CF: OK I’ve got time for one more call. Albert is in Southfield.
Albert: I guess in listening to this I had a couple questions. One, can the city default on the pension similar to the Delphi situation that you brought up earlier because I guess I look at it: the retirees don’t understand what that default means. I was caught up in that Delphi situation and I’ve lost 76 percent of my promised pension and even after 32 years I am still ineligible to collect that or start collecting it. I still have another year or two to go.
CF: Alright Albert, I appreciate the call. Thank you very much. The Delphi situation was a difficult one.
MV: And deeper cuts is one of the things we’re very much concerned about. Again, that’s the bankruptcy process and what happens as a result of bankruptcy. In this instance, the Plan of Adjustment arguably is a default of the city on the pension obligation because there will be a reduction but for general retirees that’s a reduction of 4.5 percent and depending on ASF recoupment 20 percent, not the 76 percent that was referred to.
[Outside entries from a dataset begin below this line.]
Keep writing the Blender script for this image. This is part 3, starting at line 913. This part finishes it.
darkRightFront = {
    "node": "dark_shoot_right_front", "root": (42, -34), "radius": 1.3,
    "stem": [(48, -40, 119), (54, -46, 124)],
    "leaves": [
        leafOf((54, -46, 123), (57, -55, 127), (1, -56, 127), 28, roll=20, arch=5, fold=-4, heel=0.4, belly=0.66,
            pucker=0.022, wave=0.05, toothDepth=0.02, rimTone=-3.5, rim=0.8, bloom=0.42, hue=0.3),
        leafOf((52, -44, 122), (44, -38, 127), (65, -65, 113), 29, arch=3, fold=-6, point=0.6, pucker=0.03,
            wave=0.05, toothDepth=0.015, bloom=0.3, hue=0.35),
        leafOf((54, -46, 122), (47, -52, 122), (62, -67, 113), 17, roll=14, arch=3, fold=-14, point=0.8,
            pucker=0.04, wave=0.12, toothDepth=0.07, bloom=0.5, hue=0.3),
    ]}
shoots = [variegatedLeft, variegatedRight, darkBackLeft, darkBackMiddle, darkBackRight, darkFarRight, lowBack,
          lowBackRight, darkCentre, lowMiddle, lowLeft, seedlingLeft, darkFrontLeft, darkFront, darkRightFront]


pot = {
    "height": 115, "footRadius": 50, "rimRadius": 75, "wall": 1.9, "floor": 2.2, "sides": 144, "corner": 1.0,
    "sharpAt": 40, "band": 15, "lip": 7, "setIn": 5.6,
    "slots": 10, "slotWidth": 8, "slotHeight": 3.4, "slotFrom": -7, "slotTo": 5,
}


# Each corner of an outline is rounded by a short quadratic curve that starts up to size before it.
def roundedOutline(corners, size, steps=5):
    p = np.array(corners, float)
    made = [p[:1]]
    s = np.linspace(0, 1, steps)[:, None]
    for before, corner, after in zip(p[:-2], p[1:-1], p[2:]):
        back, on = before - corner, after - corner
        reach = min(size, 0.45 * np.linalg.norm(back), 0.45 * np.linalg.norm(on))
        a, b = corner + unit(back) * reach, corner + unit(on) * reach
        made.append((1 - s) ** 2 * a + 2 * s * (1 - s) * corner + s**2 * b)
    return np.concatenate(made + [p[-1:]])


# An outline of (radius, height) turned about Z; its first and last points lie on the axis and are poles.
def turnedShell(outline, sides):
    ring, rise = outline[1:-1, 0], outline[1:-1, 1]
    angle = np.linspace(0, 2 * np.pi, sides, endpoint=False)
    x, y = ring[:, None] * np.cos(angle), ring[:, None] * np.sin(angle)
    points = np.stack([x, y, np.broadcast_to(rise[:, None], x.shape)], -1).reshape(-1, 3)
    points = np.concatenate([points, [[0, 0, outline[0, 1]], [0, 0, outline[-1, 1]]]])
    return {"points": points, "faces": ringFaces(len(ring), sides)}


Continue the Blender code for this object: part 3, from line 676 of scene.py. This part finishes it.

Once the city emerges from bankruptcy, the new pension benefit, the reduced pension benefit will now be again guaranteed by the state constitution, and I realize people look at that and say that’s what our protection was supposed to be in the first place. But unless the city goes back through a bankruptcy process again those protections will continue to exist and certainly the bankruptcy process is about reorganizing the city so that it does not again go to bankruptcy.
CF: We appreciate you being with us, Michael. Thank you very much.